• Exercise instructions:
Starting at the line that contains "centre = box.center()", copy every line down to the line that contains "for node in", inclusive, exactly as it stands. Omit all other lines.

• Provided data:

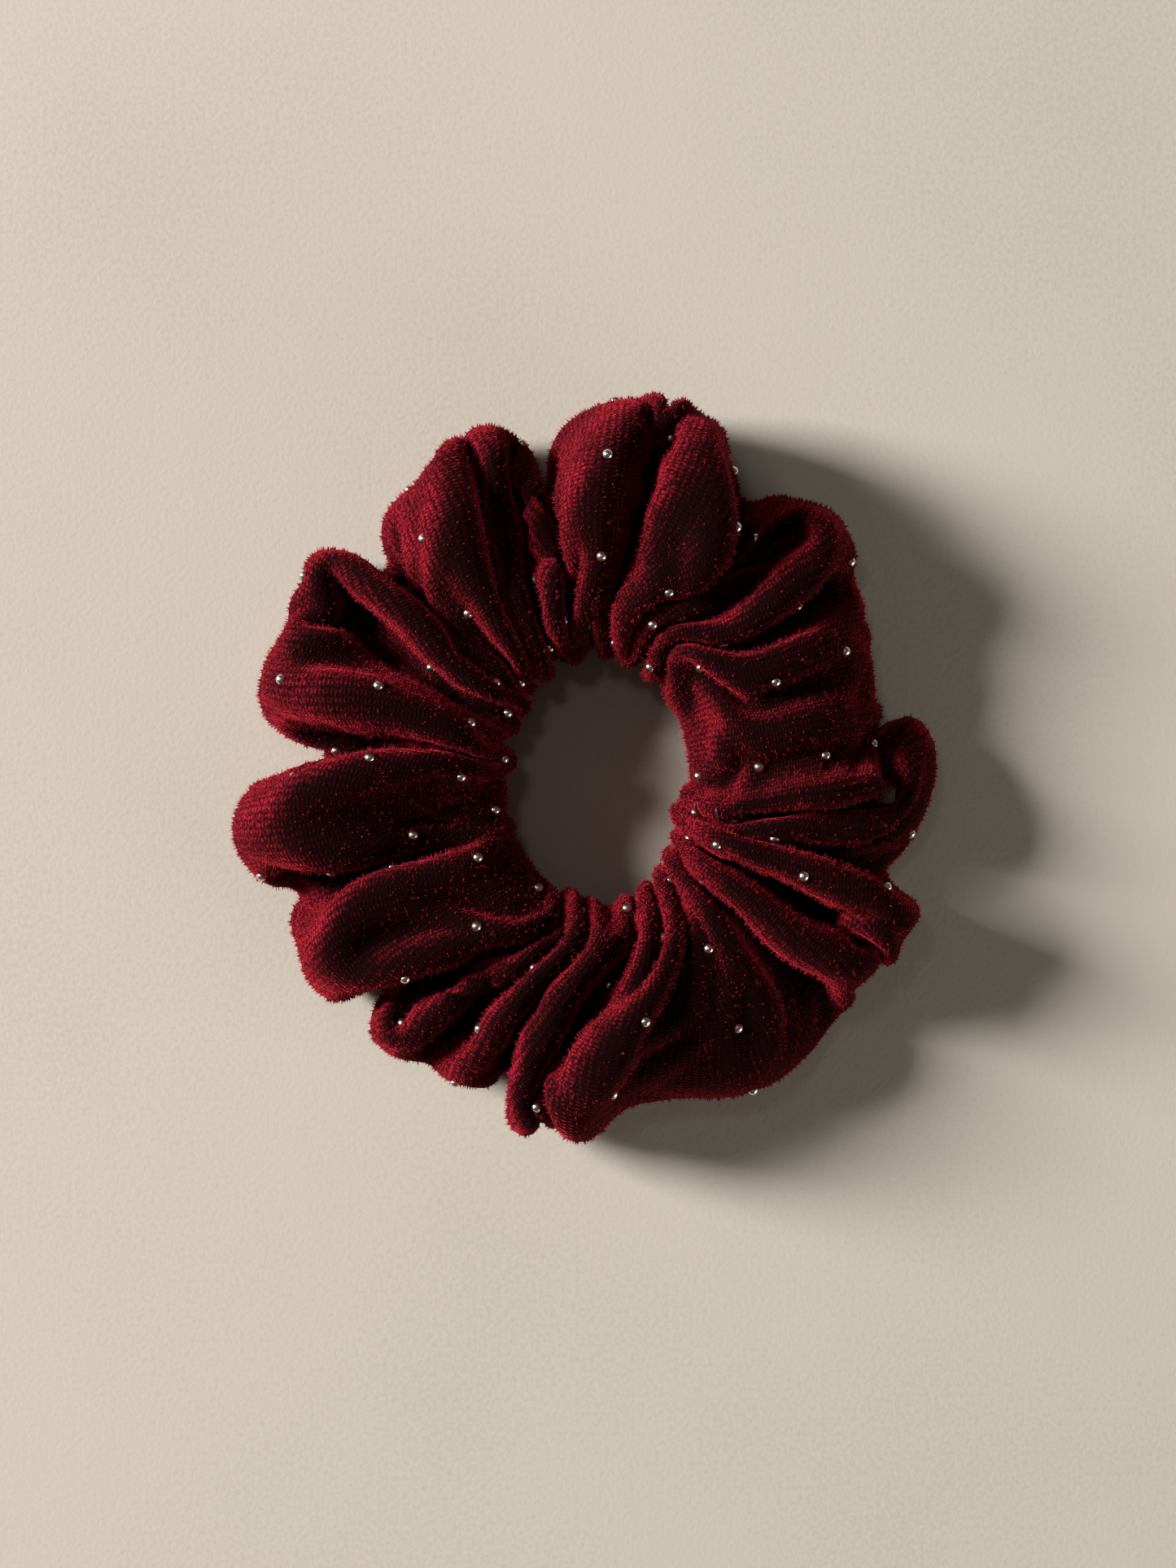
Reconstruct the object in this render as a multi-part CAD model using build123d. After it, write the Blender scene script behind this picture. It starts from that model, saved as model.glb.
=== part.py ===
from build123d import *
import math
import os

# A scrunchie: a gathered velvet tube over a ring of flat elastic, lying flat on its side.
# Millimetres, +Z up, the floor at z = 0, the origin under the middle of the whole part.
# The cover and the elastic are each cut in the plane across the middle of the hair hole,
# so that the right half can slide away from the left one as the ring is pulled open.

# ---- driving sizes ----
HOLE_WIDTH = 26.0           # the hair hole along X
HOLE_LENGTH = 36.0          # the hair hole along Y
OUTER_WIDTH = 104.0         # outline that the longest folds reach, along X
OUTER_LENGTH = 110.0        # the same along Y
COVER_HEIGHT = 28.0         # top of the tallest fold above the floor
FABRIC = 1.2                # velvet: knit backing with its pile
FLOOR_FLAT = 0.8            # how much the soft underside flattens on the floor

ELASTIC_WIDTH = 6.0         # flat braided elastic, its width standing along Z
ELASTIC_THICK = 1.0
ELASTIC_GAP = 0.55          # left between the elastic and the cloth on the hole's side
ELASTIC_ROOM = 1.0          # least room between the elastic's edges and the cloth over a crease
ELASTIC_LAP = 12.0          # how far the elastic's two ends overlap where they are sewn

STUD_DIAMETER = 1.5         # hot-fixed dome studs
STUD_HEIGHT = 0.6           # dome above the pile
STUD_ROOT = 0.3             # rim sunk into the pile
STUD_PITCH = 6.8            # between rows of studs, along the middle of the gathered tube
STUDS_AROUND = 7            # studs in one row around the tube
STUD_FLOOR_GAP = 2.0        # no stud lies lower than this
STUD_SEAM_GAP = 2.6         # nor nearer than this to the line of the closing seam

THREAD = 0.5                # sewing thread
STITCH_LENGTH = 2.2
STITCH_PITCH = 3.4
TUCK_DEPTH = 8.0            # how far the closing end is tucked inside the other
SEAM_ROW = 7                # the closing seam runs halfway between this row of studs and the next
JOIN_BARS = 4               # thread bars in each row of the elastic's join

# Folds of the gathered cover, from the lower end of the cut round the right half to 90, its
# upper end, and on round the left half: angle about the hair hole, how far short of the
# outer outline the fold stops, and how far below the tallest fold its top is.
FOLDS = [
    (-90, 5.0, 6.0),
    (-80, 8.5, 9.0),
    (-64, 3.5, 2.0),
    (-45, 6.0, 6.0),
    (-34, 8.0, 9.0),
    (-25, 5.0, 3.0),
    (-16, 8.0, 9.0),
    (-4, 3.5, 4.0),
    (12, 11.5, 6.0),
    (32, 9.5, 4.0),
    (50, 4.0, 1.0),
    (65, 12.5, 9.0),
    (80, 0.0, 0.0),
    (90, 1.5, 3.0),
    (101, 14.0, 9.0),
    (113, 4.5, 1.0),
    (126, 4.5, 3.0),
    (137, 11.5, 8.0),
    (148, 3.5, 2.0),
    (163, 2.5, 3.0),
    (177, 14.0, 9.0),
    (188, 0.0, 0.0),
    (202, 7.5, 8.0),
    (214, 3.0, 2.0),
    (223, 10.0, 9.0),
    (238, 5.0, 2.0),
    (255, 10.5, 9.0),
    (266, 2.5, 0.0),
]
FOLDS.append((270,) + FOLDS[0][1:])     # round to where it started

# ---- worked out from them ----
RING_Z = (COVER_HEIGHT - FLOOR_FLAT) * 0.4      # height of the middle of the tube
TUBE_A = (HOLE_WIDTH + OUTER_WIDTH) / 4         # half sizes of the tube's middle line
TUBE_B = (HOLE_LENGTH + OUTER_LENGTH) / 4
TUBE_ROUND = math.pi * (TUBE_A + TUBE_B)
STUD_ROWS = 2 * round(TUBE_ROUND / STUD_PITCH / 2)
ROW_STEP = 360 / STUD_ROWS
FIRST_ROW = -90 + ROW_STEP / 4                  # off the cut, where a stud would be halved
SEAM_ANGLE = FIRST_ROW + (SEAM_ROW + 0.5) * ROW_STEP
RIGHT_FOLDS = [fold for fold in FOLDS if fold[0] <= 90]
LEFT_FOLDS = [fold for fold in FOLDS if fold[0] >= 90]
BIG = OUTER_WIDTH + OUTER_LENGTH


def ellipse_radius(a, b, angle):
    """Distance from the centre of an ellipse of half sizes a and b to its edge at an angle."""
    t = math.radians(angle)
    return a * b / math.hypot(b * math.cos(t), a * math.sin(t))


def section_sizes(fold, inset):
    """Tube section in one fold's radial plane: middle radius, half width, rise and depth."""
    angle, short, drop = fold
    inner = ellipse_radius(HOLE_WIDTH / 2, HOLE_LENGTH / 2, angle)
    outer = ellipse_radius(OUTER_WIDTH / 2, OUTER_LENGTH / 2, angle) - short
    over_elastic = ELASTIC_WIDTH / 2 + ELASTIC_ROOM + 2 * FABRIC
    rise = max(COVER_HEIGHT - drop - RING_Z, over_elastic)      # a crease lies on the elastic at its lowest
    depth = RING_Z + FLOOR_FLAT
    return (outer + inner) / 2, (outer - inner) / 2 - inset, rise - inset, depth - inset


def wall_retreat(fold):
    """How far the lining curves back from the hole, at the level of the elastic's edges."""
    _, half_width, rise, depth = section_sizes(fold, 2 * FABRIC)
    return half_width * (1 - math.sqrt(1 - (ELASTIC_WIDTH / 2 / min(rise, depth)) ** 2))


# The elastic stands clear of the lining and of the tucked end all the way round.
ELASTIC_INSET = 2 * FABRIC + max(wall_retreat(f) for f in FOLDS) + ELASTIC_GAP + ELASTIC_THICK / 2
ELASTIC_A = HOLE_WIDTH / 2 + ELASTIC_INSET      # half sizes of the elastic's middle line
ELASTIC_B = HOLE_LENGTH / 2 + ELASTIC_INSET


def radial_plane(angle, radius=0.0, height=0.0):
    """Plane that stands on Z at an angle about the hair hole, its x axis pointing outwards."""
    t = math.radians(angle)
    out = Vector(math.cos(t), math.sin(t), 0)
    return Plane(origin=out * radius + Vector(0, 0, height), x_dir=out, z_dir=Vector(out.Y, -out.X, 0))


def tube_section(fold, inset):
    """Face of the tube where it is cut by the radial plane of one fold, drawn inset all round."""
    middle, half_width, rise, depth = section_sizes(fold, inset)
    top = EllipticalCenterArc((0, 0), half_width, rise, 0, arc_size=180)
    bottom = EllipticalCenterArc((0, 0), half_width, depth, 180, arc_size=180)
    return radial_plane(fold[0], middle, RING_Z) * make_face(top + bottom)


def tube(folds, inset):
    """Half of the gathered tube as one solid, drawn inset all round and flat underneath."""
    body = loft([tube_section(fold, inset) for fold in folds], ruled=True)
    above = Pos(0, 0, inset) * Box(BIG, BIG, BIG, align=(Align.CENTER, Align.CENTER, Align.MIN))
    return body & above


def wedge(from_angle, to_angle):
    """Sector of space about the hair hole, less than half a turn wide."""
    reach = [Vector(BIG, 0).rotate(Axis.Z, a) for a in (from_angle, to_angle)]
    return extrude(make_face(Polyline((0, 0), reach[0], reach[1], close=True)), BIG, both=True)


def side_of_cut(right):
    """Everything on one side of the plane that the ring is pulled open at."""
    align = Align.MIN if right else Align.MAX
    return Box(BIG, 2 * BIG, 2 * BIG, align=(align, Align.CENTER, Align.CENTER))


def band(a, b, thick, width):
    """Upright elliptical band about Z, a and b being the half sizes of its middle line."""
    ring = Ellipse(a + thick / 2, b + thick / 2) - Ellipse(a - thick / 2, b - thick / 2)
    return Pos(0, 0, RING_Z) * extrude(ring, width / 2, both=True)


def surface_point(skin, angle, around):
    """Point and outward normal of a skin, seen from the tube's middle line.

    around is the direction within the radial plane: 0 points away from the hair hole, 90 up.
    """
    plane = radial_plane(angle, ellipse_radius(TUBE_A, TUBE_B, angle), RING_Z)
    t = math.radians(around)
    direction = plane.x_dir * math.cos(t) + Vector(0, 0, 1) * math.sin(t)
    hits = []
    for face in skin.faces():
        for point, normal in face.find_intersection_points(Axis(plane.origin, direction)):
            along = (point - plane.origin).dot(direction)
            if along > 0:
                hits.append((along, point, normal))
    along, point, normal = min(hits, key=lambda hit: hit[0])
    return point, normal if normal.dot(direction) > 0 else -normal


def place_on(piece, skin, angle, around):
    """A piece moved onto a skin, its z axis along the normal and its x axis along the tube."""
    point, normal = surface_point(skin, angle, around)
    along = radial_plane(angle).z_dir
    x_dir = along - normal * along.dot(normal)
    return Plane(origin=point, x_dir=x_dir, z_dir=normal) * piece


def stud():
    """Domed stud with a short rim that sinks into the pile."""
    r = STUD_DIAMETER / 2
    dome_radius = (r * r + STUD_HEIGHT * STUD_HEIGHT) / (2 * STUD_HEIGHT)
    above = Box(BIG, BIG, BIG, align=(Align.CENTER, Align.CENTER, Align.MIN))
    dome = Pos(0, 0, STUD_HEIGHT - dome_radius) * Sphere(dome_radius) & above
    return dome + Cylinder(r, STUD_ROOT, align=(Align.CENTER, Align.CENTER, Align.MAX))


def stitch():
    """One stitch of thread, lying along x, half sunk in the cloth."""
    return Rot(0, 90, 0) * Cylinder(THREAD / 2, STITCH_LENGTH)


def clear_of_seam(point):
    """Whether a stud at this point leaves the closing seam's stitches free."""
    seam = radial_plane(SEAM_ANGLE)
    return point.dot(seam.x_dir) < 0 or abs(point.dot(seam.z_dir)) > STUD_SEAM_GAP


def stud_rows(right, skin):
    """Staggered rows of studs on one half of the cover."""
    studs = []
    for row in range(STUD_ROWS):
        angle = FIRST_ROW + row * ROW_STEP
        if (angle < 90) != right:
            continue
        for place in range(STUDS_AROUND):
            around = (place + 0.5 * (row % 2)) * 360 / STUDS_AROUND
            point, _ = surface_point(skin, angle, around)
            if point.Z > STUD_FLOOR_GAP and clear_of_seam(point):
                studs.append(place_on(stud(), skin, angle, around))
    return studs


def long_seam(right, lining):
    """Running stitches along the tube, inside it, on the side next to the hair hole."""
    hole_round = math.pi * (HOLE_WIDTH + HOLE_LENGTH) / 2
    count = 2 * int(hole_round / STITCH_PITCH / 2)
    start = -90 if right else 90
    angles = [start + (i + 0.5) * 360 / count for i in range(count // 2)]
    return [place_on(stitch(), lining, angle, 180) for angle in angles]


def closing_seam(skin):
    """Slip stitches round the tube, where its two ends are sewn together."""
    plane = radial_plane(SEAM_ANGLE, ellipse_radius(TUBE_A, TUBE_B, SEAM_ANGLE), RING_Z)
    cut = skin & (plane * Circle(BIG))
    outline = cut.faces()[0].outer_wire()
    count = int(outline.length / STITCH_PITCH)
    stitches = []
    for i in range(count):
        point = outline.position_at((i + 0.5) / count)
        if point.Z > THREAD:
            toward = point - plane.origin
            around = math.degrees(math.atan2(toward.Z, toward.dot(plane.x_dir)))
            stitches.append(place_on(stitch(), skin, SEAM_ANGLE, around))
    return stitches


def tucked_end(lining):
    """End of the tube tucked inside the other end, lying against the cover's inner face."""
    sleeve = lining - tube(RIGHT_FOLDS, 2 * FABRIC)
    middle = ellipse_radius(TUBE_A, TUBE_B, SEAM_ANGLE)
    return sleeve & wedge(SEAM_ANGLE, SEAM_ANGLE + math.degrees(TUCK_DEPTH / middle))


def elastic(right):
    """Half of the elastic ring; the right half has the lap where the ends are sewn."""
    strip = band(ELASTIC_A, ELASTIC_B, ELASTIC_THICK, ELASTIC_WIDTH) & side_of_cut(right)
    if right:
        lap = band(ELASTIC_A + ELASTIC_THICK, ELASTIC_B + ELASTIC_THICK, ELASTIC_THICK, ELASTIC_WIDTH)
        half_lap = math.degrees(ELASTIC_LAP / 2 / ELASTIC_A)
        strip += lap & wedge(-half_lap, half_lap)
    return strip


def elastic_join():
    """Two rows of thread bars through both layers of the lap."""
    bar = Rot(0, 90, 0) * Cylinder(THREAD / 2, 2 * ELASTIC_THICK + THREAD)
    step = math.degrees(ELASTIC_LAP / ELASTIC_A) / (JOIN_BARS + 1)
    bars = []
    for i in range(JOIN_BARS):
        angle = (i - (JOIN_BARS - 1) / 2) * step
        for side in (-1, 1):
            radius = ellipse_radius(ELASTIC_A, ELASTIC_B, angle) + ELASTIC_THICK / 2
            bars.append(Rot(0, 0, angle) * Pos(radius, 0, RING_Z + side * ELASTIC_WIDTH / 4) * bar)
    return bars


def build_nodes():
    """Every named piece, about the middle of the hair hole."""
    skin = {True: tube(RIGHT_FOLDS, 0), False: tube(LEFT_FOLDS, 0)}
    lining = {True: tube(RIGHT_FOLDS, FABRIC), False: tube(LEFT_FOLDS, FABRIC)}
    nodes = {}
    for right, side in ((False, "left"), (True, "right")):
        nodes["cover_" + side] = skin[right] - lining[right]
        nodes["elastic_" + side] = elastic(right)
        nodes["long_seam_" + side] = Compound(children=long_seam(right, lining[right]))
        nodes["studs_" + side] = Compound(children=stud_rows(right, skin[right]))
    nodes["tucked_end"] = tucked_end(lining[True])
    nodes["closing_seam_stitches"] = Compound(children=closing_seam(skin[True]))
    nodes["elastic_join_stitches"] = Compound(children=elastic_join())
    return nodes


def main():
    nodes = build_nodes()
    box = Compound([solid for shape in nodes.values() for solid in shape.solids()]).bounding_box()
    centre = box.center()
    os.makedirs("parts", exist_ok=True)
    for name, shape in nodes.items():
        placed = Compound([Pos(-centre.X, -centre.Y, -box.min.Z) * solid for solid in shape.solids()])
        export_step(placed, "parts/" + name + ".step")
    print("hair hole centre", round(-centre.X, 3), round(-centre.Y, 3), "ring height", round(RING_Z, 3))
    print("hole edge to elastic", round(ELASTIC_INSET, 3))
    print("size", round(box.size.X, 2), round(box.size.Y, 2), round(box.size.Z, 2))


main()
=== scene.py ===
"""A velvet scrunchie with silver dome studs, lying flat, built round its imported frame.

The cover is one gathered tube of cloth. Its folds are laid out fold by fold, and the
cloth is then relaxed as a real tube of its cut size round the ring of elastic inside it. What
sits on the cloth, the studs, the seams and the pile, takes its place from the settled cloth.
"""

import functools
import math

import bpy
import numpy as np
from bpy.props import FloatProperty, FloatVectorProperty, IntProperty, PointerProperty
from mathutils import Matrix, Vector
from mathutils.bvhtree import BVHTree


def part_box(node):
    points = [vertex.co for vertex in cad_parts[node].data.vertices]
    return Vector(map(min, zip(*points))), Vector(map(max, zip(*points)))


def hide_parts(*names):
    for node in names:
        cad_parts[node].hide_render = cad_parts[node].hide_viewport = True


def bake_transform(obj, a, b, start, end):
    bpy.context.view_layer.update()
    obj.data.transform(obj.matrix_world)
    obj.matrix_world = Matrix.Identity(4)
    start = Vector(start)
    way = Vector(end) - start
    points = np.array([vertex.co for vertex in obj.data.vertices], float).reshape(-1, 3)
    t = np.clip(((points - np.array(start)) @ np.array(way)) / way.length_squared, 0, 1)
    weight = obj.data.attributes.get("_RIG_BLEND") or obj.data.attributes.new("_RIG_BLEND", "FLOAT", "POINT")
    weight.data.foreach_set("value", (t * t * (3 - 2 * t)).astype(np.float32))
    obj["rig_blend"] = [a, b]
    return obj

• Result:
    centre = box.center()
    os.makedirs("parts", exist_ok=True)
    for name, shape in nodes.items():
        placed = Compound([Pos(-centre.X, -centre.Y, -box.min.Z) * solid for solid in shape.solids()])
        export_step(placed, "parts/" + name + ".step")
    print("hair hole centre", round(-centre.X, 3), round(-centre.Y, 3), "ring height", round(RING_Z, 3))
    print("hole edge to elastic", round(ELASTIC_INSET, 3))
    print("size", round(box.size.X, 2), round(box.size.Y, 2), round(box.size.Z, 2))


main()
=== scene.py ===
"""A velvet scrunchie with silver dome studs, lying flat, built round its imported frame.

The cover is one gathered tube of cloth. Its folds are laid out fold by fold, and the
cloth is then relaxed as a real tube of its cut size round the ring of elastic inside it. What
sits on the cloth, the studs, the seams and the pile, takes its place from the settled cloth.
"""

import functools
import math

import bpy
import numpy as np
from bpy.props import FloatProperty, FloatVectorProperty, IntProperty, PointerProperty
from mathutils import Matrix, Vector
from mathutils.bvhtree import BVHTree


def part_box(node):
    points = [vertex.co for vertex in cad_parts[node].data.vertices]
    return Vector(map(min, zip(*points))), Vector(map(max, zip(*points)))


def hide_parts(*names):
    for node in names:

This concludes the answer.